Um elemento interessante que tornou a apresentação diferenciada em relação a outras montagens desta peça foi o uso de pequenas encenações – uma escolha incomum, visto que por ser uma cantata, não se utiliza deste recurso – fazendo um misto de concerto tradicional com teatro, embora não sendo na forma de uma ópera propriamente.

Cada solista e o coro piccolo puderam mostrar seus cacifes como cantores de ópera. Em particular, merece destaque a atuação do barítono Rodolfo Giugliani em suas partes como bêbado na taverna. Além disso, o uso da iluminação e de projeções, bem como a atuação do coro masculino, substituiu de maneira interessante a necessidade de um cenário.
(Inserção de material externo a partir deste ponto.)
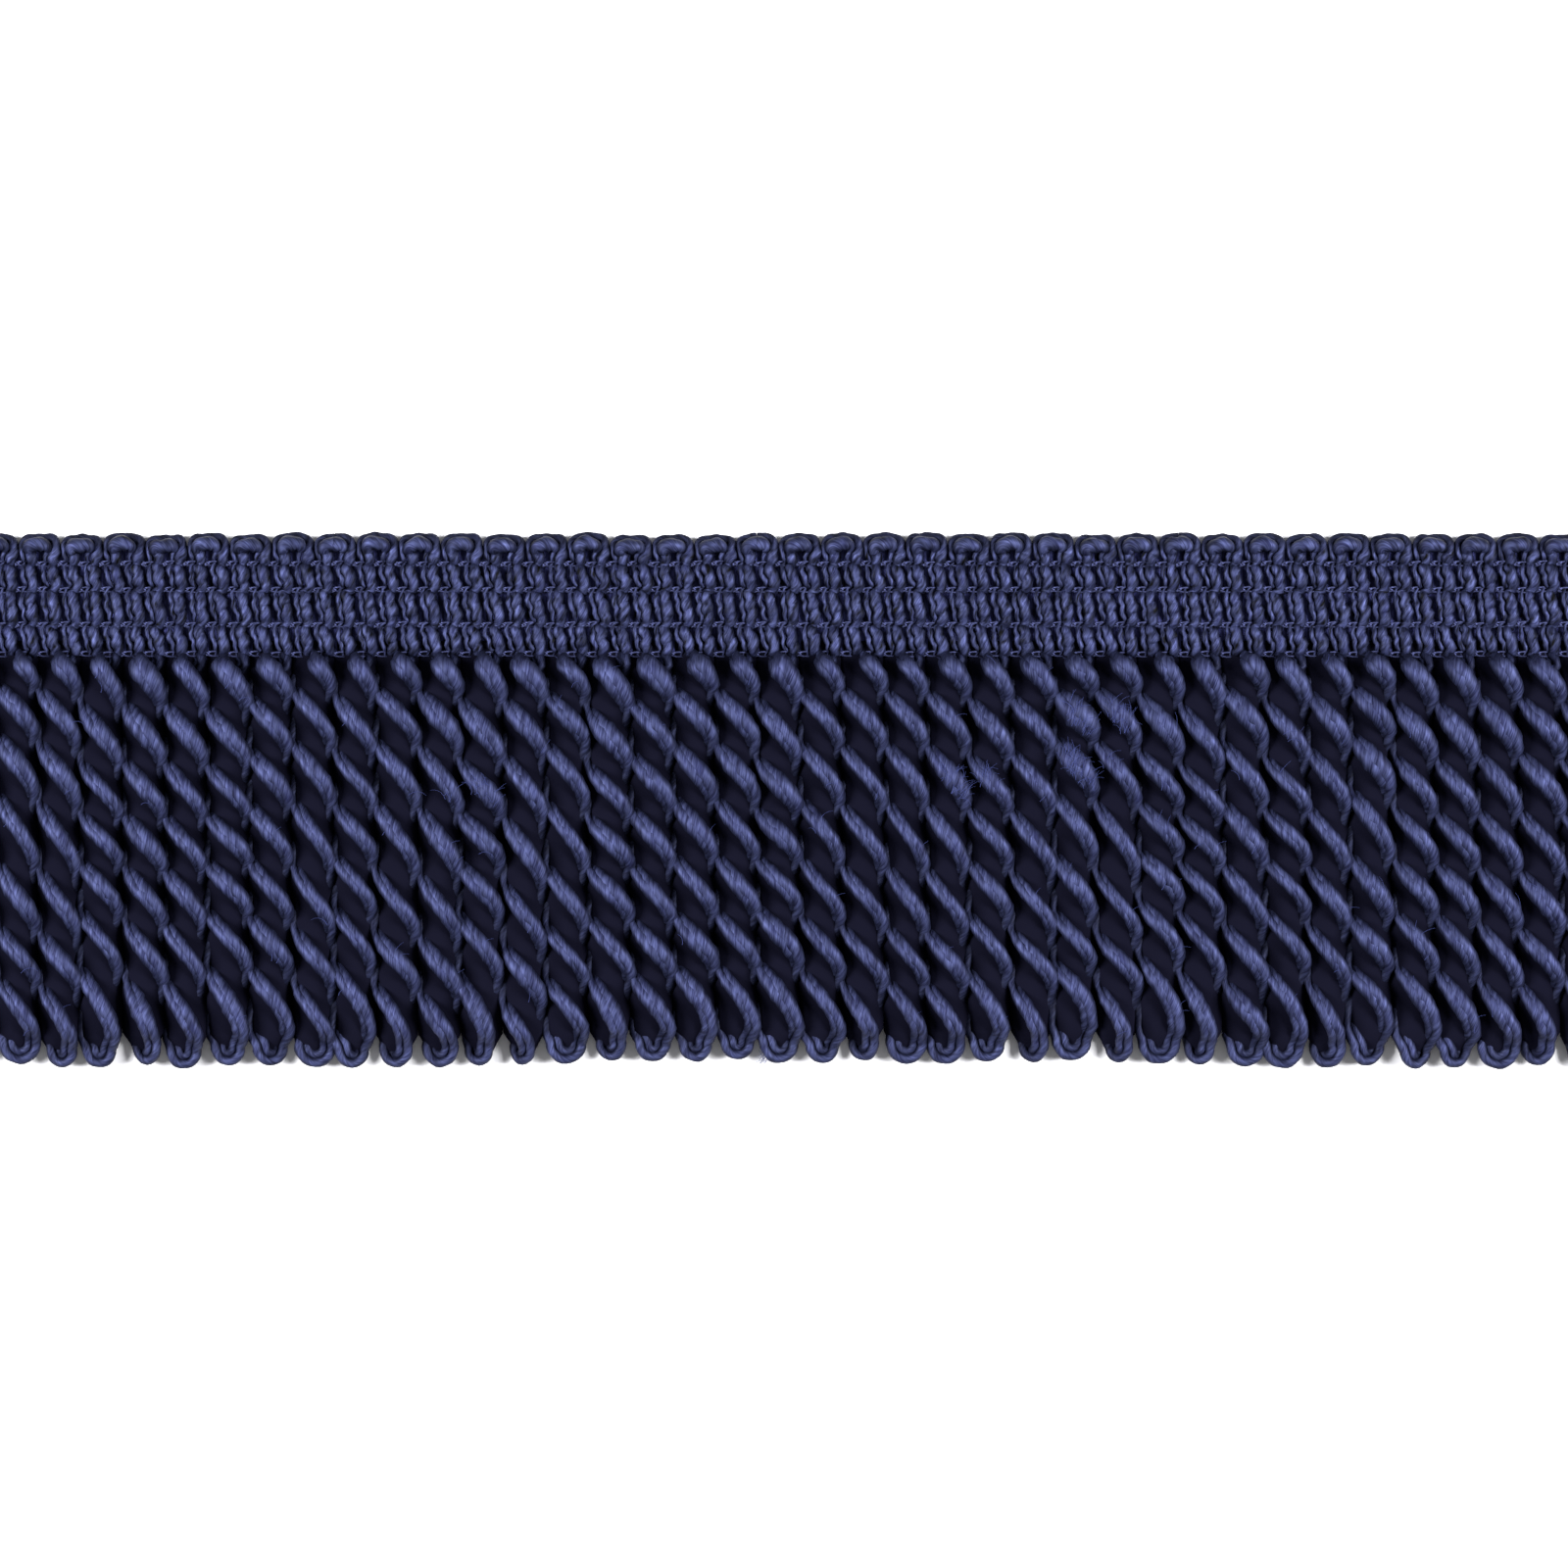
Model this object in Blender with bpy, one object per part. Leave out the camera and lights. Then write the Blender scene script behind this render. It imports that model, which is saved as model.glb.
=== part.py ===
"""A cut length of bullion fringe trim, lying flat with its right side up.

Two pieces: the woven heading, and the skirt of twisted cords that hangs from its lower edge.
The length runs along X, the cords' free loops point to -Y and the scalloped edge to +Y.
The trim rests on the plane z = 0, and the origin is under the middle of its outline.
"""

import math

import bmesh
import bpy

MM = 0.001

# Driving dimensions
CORD_PITCH = 4.75 * MM
CORD_COUNT = 41
OVERALL_DEPTH = 60.0 * MM
HEADING_DEPTH = 13.8 * MM
PIECE_GAP = 0.3 * MM

# The heading's scalloped edge: each scallop is half an ellipse above the valleys
SCALLOP_RISE = 1.2 * MM
SCALLOP_UNEVEN = 0.3 * MM
SCALLOP_COLUMNS = 6
VALLEY_THICKNESS = 0.72

# The cords of the skirt
CORD_WIDTH = 4.2 * MM
CORD_HEIGHT = 4.2 * MM
LOOP_HEIGHT = 0.6
LOOP_TAPER = 4.0 * MM
ROOT_TAPER = 3.0 * MM
SPINE_DEPTH = 1.4 * MM
SPINE_HEIGHT = 0.5
ROOT_HEIGHT = 0.72
SPINE_ROUNDING = 0.25
LOOP_STEPS = 4
CORD_STRIPS = 3

# How unevenly the loops end: a slow wave along the length and a quick one from cord to cord
SLOW_WAVE = 0.33 * MM
SLOW_WAVE_LENGTH = 140.0 * MM
SLOW_WAVE_CREST = -60.0 * MM
QUICK_WAVE = 0.22 * MM
QUICK_WAVE_TURN = 2.1
SWAY = 0.17 * MM
SWAY_TURN = 2.63

# The heading's upper face, from its lower edge up: the four rows of chain stitch are
# the low places, and the yarn swells between them
HEADING_FACE = (
    # (place, millimetres above the lower edge, millimetres above the back)
    ("fourth chain row", 0.0, 1.3),
    ("swell below the third row", 1.7, 2.2),
    ("third chain row", 3.4, 1.6),
    ("swell below the second row", 5.5, 2.3),
    ("second chain row", 7.6, 1.6),
    ("swell below the first row", 8.9, 2.2),
    ("first chain row", 10.2, 1.7),
)
# The scallops beyond the first chain row, measured back from the scalloped edge
SCALLOP_FACE = (
    # (place, millimetres inside the edge, millimetres above the back)
    ("crest of the scallop", 1.4, 2.5),
    ("outermost line", 0.0, 1.25),
    ("edge of the back", 0.5, 0.0),
)
# Round section of a cord, from the surface it lies on to its top
CORD_SECTION = (
    # (place, share of the height, millimetres inside the widest line)
    ("flat where it rests", 0.0, 1.2),
    ("lower side", 0.155, 0.35),
    ("widest line", 0.5, 0.0),
    ("upper side", 0.845, 0.35),
    ("top", 1.0, 1.2),
)

LENGTH = CORD_COUNT * CORD_PITCH
HEADING_FOOT = OVERALL_DEPTH / 2 - HEADING_DEPTH
SKIRT_TOP = HEADING_FOOT - PIECE_GAP
LOOP_END = -OVERALL_DEPTH / 2


def clear_scene():
    for thing in list(bpy.data.objects):
        bpy.data.objects.remove(thing, do_unlink=True)


def yarn(name, colour, roughness):
    """A Principled material for one piece's yarn."""
    material = bpy.data.materials.new(name)
    material.use_nodes = True
    shader = material.node_tree.nodes["Principled BSDF"]
    shader.inputs["Base Color"].default_value = (*colour, 1.0)
    shader.inputs["Roughness"].default_value = roughness
    shader.inputs["Metallic"].default_value = 0.0
    return material


def loft(name, rings, caps, material):
    """One closed body through equal rings of points, with the given faces at both ends."""
    bm = bmesh.new()
    rows = [[bm.verts.new(point) for point in ring] for ring in rings]
    for near, far in zip(rows, rows[1:]):
        for i, corner in enumerate(near):
            j = (i + 1) % len(near)
            bm.faces.new((corner, near[j], far[j], far[i]))
    for cap in caps:
        bm.faces.new([rows[0][i] for i in reversed(cap)])
        bm.faces.new([rows[-1][i] for i in cap])
    bmesh.ops.recalc_face_normals(bm, faces=bm.faces)
    mesh = bpy.data.meshes.new(name)
    bm.to_mesh(mesh)
    bm.free()
    mesh.materials.append(material)
    piece = bpy.data.objects.new(name, mesh)
    bpy.context.scene.collection.objects.link(piece)
    return piece


def cord_x(index):
    return (index + 0.5) * CORD_PITCH - LENGTH / 2


def from_longest(amounts):
    """Shift a row of amounts so that the least of them is nothing."""
    least = min(amounts)
    return [amount - least for amount in amounts]


def loop_shortfalls():
    """How far each loop ends short of the longest one."""
    amounts = []
    for index in range(CORD_COUNT):
        along = 2 * math.pi * (cord_x(index) - SLOW_WAVE_CREST) / SLOW_WAVE_LENGTH
        slow = SLOW_WAVE * math.cos(along)
        quick = QUICK_WAVE * math.sin(QUICK_WAVE_TURN * index)
        amounts.append(-slow - quick)
    return from_longest(amounts)


def scallop_shortfalls():
    """How far each scallop stays below the highest one."""
    return from_longest(
        [SCALLOP_UNEVEN * math.sin(QUICK_WAVE_TURN * index + 1) for index in range(CORD_COUNT)]
    )


def heading_column(x, arch, shortfall):
    """The heading's section at x, where arch is 0 in a valley and 1 on a scallop's crown."""
    edge = OVERALL_DEPTH / 2 - SCALLOP_RISE + arch * (SCALLOP_RISE - shortfall)
    thickness = VALLEY_THICKNESS + (1 - VALLEY_THICKNESS) * arch
    points = [(x, HEADING_FOOT, 0.0)]
    for _, up, high in HEADING_FACE:
        points.append((x, HEADING_FOOT + up * MM, high * MM))
    for _, inside, high in SCALLOP_FACE:
        points.append((x, edge - inside * MM, high * thickness * MM))
    return points


def make_heading():
    columns = []
    for index, shortfall in enumerate(scallop_shortfalls()):
        left = cord_x(index) - CORD_PITCH / 2
        for step in range(SCALLOP_COLUMNS):
            across = step / SCALLOP_COLUMNS
            arch = math.sqrt(1 - (2 * across - 1) ** 2)
            columns.append(heading_column(left + across * CORD_PITCH, arch, shortfall))
    columns.append(heading_column(LENGTH / 2, 0.0, 0.0))
    whole_section = tuple(range(len(columns[0])))
    return loft("heading", columns, [whole_section], yarn("heading_yarn", (0.05, 0.06, 0.14), 0.55))


def cord_outline(centre_x, tip_x, end_y, inset, share):
    """One cord's corners at one level, from its left side on the spine round to its right."""
    half = CORD_WIDTH / 2 - inset
    spine_y = SKIRT_TOP - SPINE_ROUNDING * inset
    root_y = SKIRT_TOP - SPINE_DEPTH + SPINE_ROUNDING * inset
    middle_y = end_y + CORD_WIDTH / 2
    places = (
        (centre_x, spine_y, SPINE_HEIGHT),
        (centre_x, root_y, ROOT_HEIGHT),
        (centre_x, SKIRT_TOP - SPINE_DEPTH - ROOT_TAPER, 1.0),
        (tip_x, middle_y + LOOP_TAPER, 1.0),
        (tip_x, middle_y, LOOP_HEIGHT),
    )
    left = [(x - half, y, share * CORD_HEIGHT * high) for x, y, high in places]
    right = [(x + half, y, share * CORD_HEIGHT * high) for x, y, high in reversed(places)]
    turns = [math.pi * (1 + step / LOOP_STEPS) for step in range(1, LOOP_STEPS)]
    loop = [
        (
            tip_x + half * math.cos(turn),
            middle_y + half * math.sin(turn),
            share * CORD_HEIGHT * LOOP_HEIGHT,
        )
        for turn in turns
    ]
    return left + loop + right


def comb_level(share, inset):
    """Every cord's corners at one level, and so the whole comb's outline but its spine."""
    cords = []
    for index, shortfall in enumerate(loop_shortfalls()):
        tip_x = cord_x(index) + SWAY * math.sin(SWAY_TURN * index)
        cords.append(
            cord_outline(cord_x(index), tip_x, LOOP_END + shortfall, inset * MM, share)
        )
    return cords


def comb_ring(cords):
    """The closed outline: down and up each cord, then back along the spine."""
    teeth = [point for cord in cords for point in cord[1:-1]]
    spine = [point for cord in reversed(cords) for point in (cord[-1], cord[0])]
    return teeth + spine


def comb_caps(corners):
    """Faces that close the comb above and below: strips down each cord and along the spine."""
    tooth = corners - 2
    last = CORD_COUNT * tooth + 2 * CORD_COUNT - 1
    caps = []
    for index in range(CORD_COUNT):
        first = index * tooth
        spine_left = last - 2 * index
        spine_right = spine_left - 1
        end = first + tooth - 1
        caps.append((spine_left, first, end, spine_right))
        for step in range(CORD_STRIPS):
            caps.append((first + step, first + step + 1, end - step - 1, end - step))
        caps.append(tuple(range(first + CORD_STRIPS, end - CORD_STRIPS + 1)))
        if index < CORD_COUNT - 1:
            caps.append((spine_right, end, end + 1, spine_right - 1))
    return caps


def make_skirt():
    levels = [comb_level(share, inset) for _, share, inset in CORD_SECTION]
    rings = [comb_ring(cords) for cords in levels]
    caps = comb_caps(len(levels[0][0]))
    return loft("bullion_skirt", rings, caps, yarn("cord_yarn", (0.03, 0.035, 0.09), 0.5))


clear_scene()
make_heading()
make_skirt()
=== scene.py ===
# %% [markdown]
# # A cut length of bullion fringe
#
# Bullion fringe is a trimming for cushions, curtains and sofas. One thick soft yarn, laid double,
# runs the whole length. It turns back in a scallop at the top, goes down through the heading, hangs
# as a long loop, and comes back up to the next scallop. The hanging loops are spun on themselves,
# so each becomes a fat two-ply cord. Four rows of thin chain stitch hold the heading together.
#
# The plan is to model exactly that: work out the path of the yarn, sweep a round section along it,
# and stitch the chain rows over it. A filler in each cord, a web behind the heading and a few stray
# fibres complete it. The fine fibres and the sheen come from the materials.

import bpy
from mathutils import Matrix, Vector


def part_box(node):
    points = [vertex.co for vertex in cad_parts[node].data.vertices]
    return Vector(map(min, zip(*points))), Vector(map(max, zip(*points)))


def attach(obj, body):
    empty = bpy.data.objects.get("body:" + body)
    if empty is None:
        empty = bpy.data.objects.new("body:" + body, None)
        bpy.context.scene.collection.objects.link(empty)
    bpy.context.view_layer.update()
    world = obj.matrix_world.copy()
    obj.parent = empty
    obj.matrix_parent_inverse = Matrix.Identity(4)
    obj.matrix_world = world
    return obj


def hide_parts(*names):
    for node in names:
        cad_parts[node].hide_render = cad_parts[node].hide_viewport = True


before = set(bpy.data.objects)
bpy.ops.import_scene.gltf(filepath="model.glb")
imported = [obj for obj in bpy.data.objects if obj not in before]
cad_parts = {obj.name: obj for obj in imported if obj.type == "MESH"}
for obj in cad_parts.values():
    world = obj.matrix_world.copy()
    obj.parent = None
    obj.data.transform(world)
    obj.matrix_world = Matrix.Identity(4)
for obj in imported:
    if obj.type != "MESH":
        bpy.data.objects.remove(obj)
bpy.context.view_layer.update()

import math

import bmesh
import bpy
import numpy as np
from mathutils import Vector

MM = 0.001

# %% [markdown]
# ## Camera
#
# The trim lies flat and is seen from straight above. A short lens close to it would see the sides
# of the outer cords, so a long lens from well up is used, which keeps perspective small. The field
# is a little narrower than the trim is long, so both cut ends lie just outside it.

# %% Camera
FIELD_WIDTH = 176.0 * MM
LENS_MM = 100.0
SENSOR_MM = 36.0
CAMERA_X, CAMERA_Y = 0.7 * MM, 1.65 * MM
CORD_MID_HEIGHT = 2.1 * MM

camera_data = bpy.data.cameras.new("camera")
camera_data.lens = LENS_MM
camera_data.sensor_width = SENSOR_MM
camera_data.clip_end = 10.0
camera = bpy.data.objects.new("camera", camera_data)
camera.location = (CAMERA_X, CAMERA_Y, CORD_MID_HEIGHT + FIELD_WIDTH * LENS_MM / SENSOR_MM)
bpy.context.scene.collection.objects.link(camera)
bpy.context.scene.camera = camera
print("camera height", round(camera.location.z, 3))

# %% [markdown]
# ## Sizes
#
# The trim's box comes from the frame and the rest is worked out from it, so the model can't drift
# from its CAD. The length is a whole number of cords. Each cord has two legs of doubled yarn in the
# heading, a quarter pitch to its left and right, and each scallop sits between two cords.

# %% Sizes from the frame
CORD_COUNT = 41
# The chain rows, above the lower edge of the heading
ROW_HEIGHTS_MM = (0.05, 3.35, 7.3, 10.2)
heading_low, heading_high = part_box("heading")
skirt_low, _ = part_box("bullion_skirt")
LENGTH = heading_high.x - heading_low.x
PITCH = LENGTH / CORD_COUNT
TOP = heading_high.y
FOOT = heading_low.y
LOOP_END = skirt_low.y
ROWS = [FOOT + height * MM for height in ROW_HEIGHTS_MM]
print("pitch mm", round(PITCH / MM, 3), "rows mm", [round(y / MM, 2) for y in ROWS])

# %% [markdown]
# ## The unevenness of hand-fed yarn
#
# No two loops of such a trim end level, and no two cords are twisted quite alike. Waves alone would
# look too regular and chance alone too wild. So each cord's own numbers come partly from slow waves
# along the length, because neighbours come off the machine alike, and partly from a seeded draw.

# %% Waves and seeded numbers
draw = np.random.default_rng(7)
cord_x = heading_low.x + (np.arange(CORD_COUNT) + 0.5) * PITCH
crown_x = heading_low.x + np.arange(CORD_COUNT + 1) * PITCH


def waves(x, *terms):
    """A sum of sines: each term is (size, wave length in mm, shift)."""
    return sum(
        size * np.sin(2 * np.pi * x / (length * MM) + shift) for size, length, shift in terms
    )


def spread(size):
    """A seeded number from -size to size for each cord."""
    return draw.uniform(-size, size, CORD_COUNT)


# %% Each cord's own numbers
# How far a loop ends short of the skirt's lower edge, or beyond it
loop_short = 0.12 - 0.33 * np.cos(2 * np.pi * (cord_x + 0.06) / 0.14) + spread(0.3)
loop_short = np.clip(loop_short, -0.4, 1.0) * MM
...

O concerto, não se restringiu apenas à obra de Carl Orff, mostrando também uma cena da ópera composta pelo próprio regente Luciano Camargo: “Édipo Rei”, baseada na obra homônima de Sófocles.

E não posso negar que me deixou bem interessado em assistir à obra completa. Para quem quiser, como eu, conferi-la em sua completude, a estreia ocorrerá em setembro deste ano, realizada pela UNIOPERA, no Teatro Bradesco São Paulo, e os ingresso já estão à venda.

A Conclusão

Vale muito a pena assistir a esta montagem singular de “Carmina Burana”. Além de não ser uma obra tão tocada, mesmo com sua popularidade, está sendo realizada de maneira magistral pela orquestra, e as encenações tornam o espetáculo mais especial.

Por fim, a inclusão da cena da ópera “Édipo Rei” como teaser para sua estreia torna-se a cereja no bolo de uma bela apresentação orquestral.